The Mariners have been linked to the Cubs’ Jeff Samardzija, but they potentially just got the equivalent of a major trade when top prospect Taijuan Walker made his season debut on Monday. The 21-year-old fireballer was supposed to start the year in the rotation, but shoulder issues kept him sidelined for the first three months. His first win of the year kicked off the three-game sweep of Houston, as he allowed just three runs on five hits and two walks, fanning six batters in six innings. His average fastball sat at a touch over 94 mph, but it was his curveball that mystified the Astros. If Walker deals like the frontline pitcher he has been projected to be since the Mariners made him the 43rd overall pick in the 2010 amateur draft, they might not need to make a splash in the pitching market before the deadline.

Then there’s the bullpen, anchored by unlikely shutdown man Fernando Rodney. The bullpen’s 2.56 ERA is the third lowest in the majors, trailing only the Padres and Nationals. Rodney played with fire to start the year, but he now has a 2.23 ERA, 1.24 WHIP and 38 strikeouts in 33 1/3 innings. Farquhar, Medina and rookie Dominic Leone have given Mariners manager Lloyd McClendon plenty of options from the right side to get to Rodney from the starters, and lefties are hitting just .152/.196/.205 against the ageless Joe Beimel.

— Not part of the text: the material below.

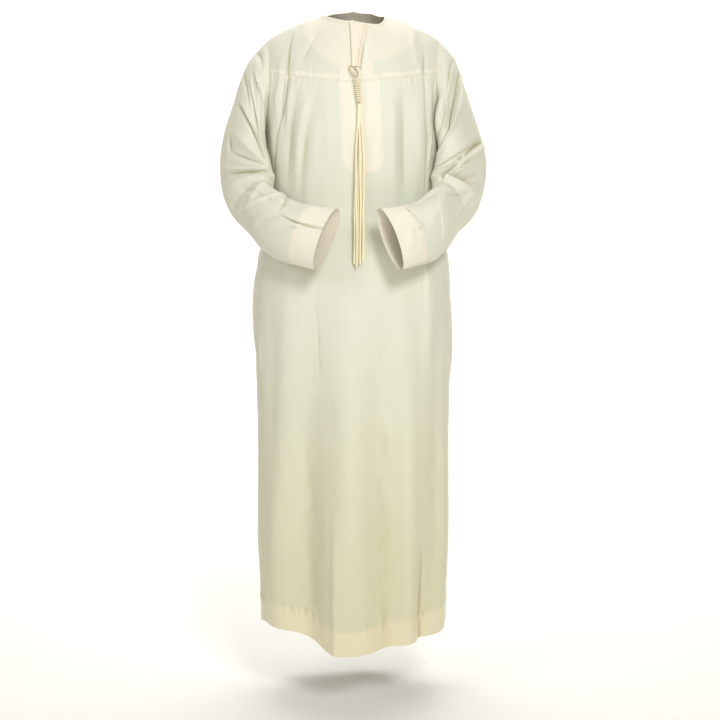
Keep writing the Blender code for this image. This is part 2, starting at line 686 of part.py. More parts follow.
def make_binding(yoke_points, yoke_normals, material):
    """The binding that closes the yoke's edge round the neck."""
    edge = yoke_points[0]
    inward = unit(edge - yoke_points[1])
    along = unit(np.gradient(edge, axis=0))
    inward = unit(inward - along * np.sum(inward * along, axis=1, keepdims=True))
    offset = BINDING_WIDTH / 2 + LAYER_GAP / 2
    over = yoke_normals[0] * BINDING_THICK / 2
    across = inward * BINDING_WIDTH / 2
    return sweep("neck_binding", edge + inward * offset, across, over, 8, material)


def make_placket(material):
    """The strip over the slit, wider at the neck than at its foot."""
    rows, columns = 7, 4
    share = np.linspace(0, 1, rows)[:, None]
    across = np.linspace(0, 1, columns)[None, :]
    left = PLACKET_TOP_LEFT + (PLACKET_FOOT_LEFT - PLACKET_TOP_LEFT) * share
    right = PLACKET_TOP_RIGHT + (PLACKET_FOOT_RIGHT - PLACKET_TOP_RIGHT) * share
    x = left + (right - left) * across
    neck_share, neck_over = neckline(np.arcsin(x / NECK_HALF_WIDTH))
    foot_share, foot_over = arch_place(x, z=np.full(x.shape, PLACKET_BOTTOM))
    part = 0.03 + 0.97 * share
    place = neck_share * (1 - part) + foot_share * part
    pass_over = neck_over * (1 - part) + foot_over * part
    points = over_shoulders(place, pass_over)
    normals = facing_out(over_shoulders, place, pass_over)
    depth = -(CLOTH / 2 + LAYER_GAP + PLACKET_THICK / 2)
    return wall("placket", points, normals, material, PLACKET_THICK, depth)


def make_bib(front_points, front_normals, material):
    """The U-ended second layer behind the front, from the yoke seam down."""
    half = (BIB_RIGHT - BIB_LEFT) / 2
    middle = (BIB_RIGHT + BIB_LEFT) / 2
    centre_column = front_points.shape[1] // 2
    heights = front_points[:, centre_column, 2]
    inside = np.nonzero((heights > BIB_BOTTOM + half * 0.3) & (heights < SEAM_AT_CENTRE - 0.01))[0]
    ends = [BIB_BOTTOM + half * share for share in (0.0, 0.06, 0.22)]
    numbers = np.arange(len(heights))
    rows = np.concatenate([np.interp(ends, heights, numbers), inside, [len(heights) - 1.02]])
    level = np.interp(rows, numbers, heights)
    curve = np.clip((BIB_BOTTOM + half - level) / half, 0, 0.985)
    reach_x = half * np.sqrt(1 - curve**2)
    x = middle + reach_x[:, None] * np.linspace(-1, 1, 6)[None, :]
    columns = np.empty(x.shape)
    for index, row in enumerate(rows):
        stations = np.arange(front_points.shape[1])
        line = between(front_points, np.full(len(stations), row), stations)
        columns[index] = np.interp(x[index], line[:, 0], stations)
    row_grid = np.tile(rows[:, None], (1, x.shape[1]))
    points = between(front_points, row_grid, columns)
    normals = unit(between(front_normals, row_grid, columns))
    return wall("bib_facing", points, normals, material, FACING, layer_depth())


def make_pocket_facings(front_points, front_normals, material):
    """A second layer at the front edge of each side seam, where the hand goes in."""
    heights = front_points[:, 0, 2]
    numbers = np.arange(len(heights))
    ends = np.interp([POCKET_BOTTOM, POCKET_TOP], heights, numbers)
    rows = np.concatenate([[ends[0]], np.arange(math.ceil(ends[0]), ends[1]), [ends[1]]])
    last = front_points.shape[1] - 1
    width = np.linalg.norm(front_points[:, 1] - front_points[:, 0], axis=1).mean()
    reach_columns = POCKET_WIDTH / width
    inward = np.unique(np.concatenate([[0.05], np.arange(1, reach_columns), [reach_columns]]))
    for name, columns in (
        ("pocket_facing_right", inward),
        ("pocket_facing_left", last - inward[::-1]),
    ):
        row_grid, column_grid = np.meshgrid(rows, columns, indexing="ij")
        points = between(front_points, row_grid, column_grid)
        normals = unit(between(front_normals, row_grid, column_grid))
        wall(name, points, normals, material, FACING, layer_depth())


# ---- tassel ----


def make_loop(material):
    """The small cord loop between the placket's foot and the tassel's head."""
    count = 18
    turn = np.arange(count) * 2 * np.pi / count
    top = np.array(LOOP_TOP)
    low = np.array(HEAD_TOP) + np.array([0.0, 0.0, CORD_RADIUS + SEAT])
    middle = (top + low) / 2
    reach_up = (top - low) / 2
    reach_side = np.array([LOOP_HALF_WIDTH, 0.0, 0.0])
    narrow = 0.82 + 0.18 * np.cos(turn / 2 - 0.5) ** 2
    centres = (
        middle
        + np.cos(turn)[:, None] * reach_up
        + (np.sin(turn) * narrow)[:, None] * reach_side
    )
    along = unit(np.roll(centres, -1, axis=0) - np.roll(centres, 1, axis=0))
    ahead = np.tile(np.array([0.0, -1.0, 0.0]), (count, 1))
    side = unit(np.cross(along, ahead))
    ahead = unit(np.cross(side, along))
    side, ahead = side * CORD_RADIUS, ahead * CORD_RADIUS
    return sweep("tassel_loop", centres, side, ahead, 6, material, closed=True)


def make_tassel(material):
    """The wrapped head, with six cords drawn out of its underside."""
    top, bottom = np.array(HEAD_TOP), np.array(HEAD_BOTTOM)
    across = np.array([1.0, 0.0, 0.0])
    ahead = np.array([0.0, -1.0, 0.0])
    # the boundary of a 3 by 2 block of squares, anticlockwise, bent to a circle
    block = [(0, 0), (1, 0), (2, 0), (3, 0), (3, 1), (3, 2), (2, 2), (1, 2), (0, 2), (0, 1)]
    bearings = np.radians([210, 250, 290, 330, 0, 30, 70, 110, 150, 180])
    corners, faces = [], []
    rings_per_turn = 2
    rings = HEAD_TURNS * rings_per_turn + 1
    sides = len(block)
    for ring in range(rings):
        share = ring / (rings - 1)
        swell = 0.86 + 0.14 * math.sin(math.pi * min(1.0, share * 1.15 + 0.1))
        groove = 0.90 if ring % rings_per_turn else 1.0
        radius = HEAD_RADIUS * swell * groove
        centre = top + (bottom - top) * share
        for bearing in bearings:
            corners.append(centre + radius * (across * math.cos(bearing) + ahead * math.sin(bearing)))
    for ring in range(rings - 1):
        for side in range(sides):
            a = ring * sides + side
            b = ring * sides + (side + 1) % sides
            faces.append((a, a + sides, b + sides, b))
    faces.append(tuple(range(sides)))
    last = (rings - 1) * sides
    numbers = {spot: last + index for index, spot in enumerate(block)}
    for spot in ((1, 1), (2, 1)):
        numbers[spot] = len(corners)
        corners.append(bottom + across * HEAD_RADIUS * (spot[0] - 1.5) * 0.6)
    for i in range(3):
        for j in range(2):
            root = [numbers[i, j], numbers[i + 1, j], numbers[i + 1, j + 1], numbers[i, j + 1]]
            add_strand(corners, faces, root, i, j)
    outward = [face[::-1] for face in faces]
    return make("tassel", [tuple(corner) for corner in corners], outward, material)


def add_strand(corners, faces, root, i, j):
    """Draws one four-sided cord down from a square of the head's underside."""
    centre = np.mean([corners[number] for number in root], axis=0)
    spread = np.array([(i - 1) * 0.0078 + (j - 0.5) * 0.0032, -(j - 0.5) * 0.0052, 0.0])
    length = 9
    previous = root
    for step in range(length + 1):
        share = step / length
        fall = HEAD_BOTTOM[2] - 0.0009 + (TASSEL_END + 0.006 * (i - j) - HEAD_BOTTOM[2]) * share
        ease = min(1.0, share * 2.6)
        ease = ease * ease * (3 - 2 * ease)
        sway = 0.0012 * math.sin(5 * share + 1.7 * i + 2.9 * j) * ease
        middle = centre * (1 - ease) + (np.array(HEAD_BOTTOM) + spread) * ease
        middle = np.array([middle[0] + sway, middle[1], fall])
        half = STRAND_HALF * (0.75 + 0.25 * ease)
        ring = []
        for corner_x, corner_y in ((-1, 1), (1, 1), (1, -1), (-1, -1)):
            ring.append(len(corners))
            corners.append(middle + np.array([corner_x * half, corner_y * half, 0.0]))
        for side in range(4):
            beside = (side + 1) % 4
            faces.append((previous[side], ring[side], ring[beside], previous[beside]))
        previous = ring
    faces.append(tuple(reversed(previous)))


def build():
    """Makes every piece of the robe."""
    clear_scene()
    ivory = finish("ivory polyester", IVORY, 0.55)
    cream = finish("doubled ivory polyester", CREAM, 0.55)
    cord = finish("silky cord", CORD, 0.45)

    front_points, front_normals = panel_grid(front, front_seam, *FRONT_GRID, behind=False)
    back_points, back_normals = panel_grid(back, back_seam, *BACK_GRID, behind=True)
    wall("front_panel", front_points, front_normals, ivory)
    wall("back_panel", back_points, back_normals, ivory)

    hem_points = np.concatenate([front_points[:3], back_points[:3, ::-1]], axis=1)
    hem_normals = np.concatenate([front_normals[:3], back_normals[:3, ::-1]], axis=1)
    wall("hem_facing", hem_points, hem_normals, cream, FACING, layer_depth(), closed=True)

    yoke_points, yoke_normals = yoke_grid()
    wall("yoke", yoke_points, yoke_normals, ivory)
    wall("neck_facing", yoke_points[:3], yoke_normals[:3], cream, FACING, layer_depth())
    make_binding(yoke_points, yoke_normals, cream)
    make_placket(cream)
    make_bib(front_points, front_normals, cream)
    make_pocket_facings(front_points, front_normals, cream)

    for side in SIDES:
        points, normals = sleeve_grid(side)
        cuff = points[-3:], normals[-3:]
        wall(f"sleeve_{side}", points, normals, ivory, closed=True)
        wall(f"cuff_facing_{side}", *cuff, cream, FACING, layer_depth(), closed=True)

    make_loop(cord)
    make_tassel(cord)


build()
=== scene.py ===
"""Ivory collarless Gulf kandura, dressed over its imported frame.

The robe hangs in the form that it has when it is worn, with nobody in it. Each class below is one
sewn sub-assembly. It works its cloth out as a fine grid of points on the robe's form, pushes that
grid in and out by the creases in the tables, and turns it into a thin closed shell of cloth.

Metres, +Z up, front towards -Y, +X towards the wearer's left. The origin is midway between the two
points where the shoulder ridge meets the neckline. Places on the robe are given by share, which
runs from -1 to 1 across it, and by level or pass_over, which class Form explains.
"""

import logging
import math
from collections.abc import Sequence
from dataclasses import dataclass
from enum import Enum
from typing import Any, NamedTuple

import bpy
import numpy as np
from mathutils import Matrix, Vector


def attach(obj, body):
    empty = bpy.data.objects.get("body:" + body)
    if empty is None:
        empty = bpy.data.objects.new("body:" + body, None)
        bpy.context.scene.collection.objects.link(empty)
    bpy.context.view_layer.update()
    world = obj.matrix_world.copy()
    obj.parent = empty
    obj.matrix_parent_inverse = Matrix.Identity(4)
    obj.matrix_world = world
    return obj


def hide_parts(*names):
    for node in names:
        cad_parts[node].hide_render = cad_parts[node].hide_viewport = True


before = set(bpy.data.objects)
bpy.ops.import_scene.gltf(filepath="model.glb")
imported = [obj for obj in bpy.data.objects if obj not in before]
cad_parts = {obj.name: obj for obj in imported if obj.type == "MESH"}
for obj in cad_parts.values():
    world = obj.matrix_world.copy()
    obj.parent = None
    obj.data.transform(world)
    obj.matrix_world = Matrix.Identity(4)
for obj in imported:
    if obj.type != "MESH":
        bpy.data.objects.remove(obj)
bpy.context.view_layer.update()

Array = np.ndarray
Faces = list[list[int]]
Point = tuple[float, float, float]
Pair = tuple[float, float]
ArrayPair = tuple[Array, Array]
Shape = tuple[Array, Faces]
Object = bpy.types.Object
Material = bpy.types.Material
Tree = bpy.types.NodeTree
Node = bpy.types.Node
Socket = bpy.types.NodeSocket

log = logging.getLogger("kandura")

FULL_TURN = 2 * np.pi
FRONT = np.array([0.0, -1.0, 0.0])
# The step that slopes and normals are measured over
STEP = 1e-4
# How much of a crease's width the step of its lap takes
LAP_STEP = 0.3


# ---- tables, in the robe's own sizes ----


class Ring(NamedTuple):
    """A level round the body: half its width, its depth to the front and back, its squareness."""

    height: float
    half_width: float
    front: float
    back: float
    power: float


class Shoulder(NamedTuple):
    """A share of the way from armpit to ridge, and where the armhole cuts the arch there."""

    share: float
    half_width: float
    edge_degrees: float


class Crease(NamedTuple):
    """A fold from (across0, up0) to (across1, up1) on the flat of its piece, bowed by bend.

    It stands out, or in if negative, by start, middle and end along its length. An edge of 2 is a
    soft roll and 1 is a sharp fold. A lap of 1 raises the side on its right as it runs and sinks
    the other, as where cloth folds over itself, and -1 does the reverse.
    """

    across0: float
    up0: float
    across1: float
    up1: float
    bend: float
    width: float
    start: float
    middle: float
    end: float
    edge: float = 2.0
    lap: float = 0.0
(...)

If this team has a weakness, it’s definitely on the offensive side. While the Mariners have scored a respectable 359 runs this year, they’re hitting just .245/.303/.384. Their .303 wOBA ranks 24th in the league, while their 90 weighted runs-created-plus is tied for 21st. Cano isn’t hitting for much power, but he’s slashing a healthy .323/.379/.445. Seager leads the team with a .498 slugging percentage, .849 OPS and 13 home runs. Outside of those two, decent power from Mike Zunino and above-average production across the board from Michael Saunders, the offense has been lacking. With the team potentially set for its first trip to the playoffs since 2001, expect GM Jack Zduriencik to be active at the trade deadline, most likely in search of a bat that can add some thump to the middle of the lineup and preferably from the right side of the plate.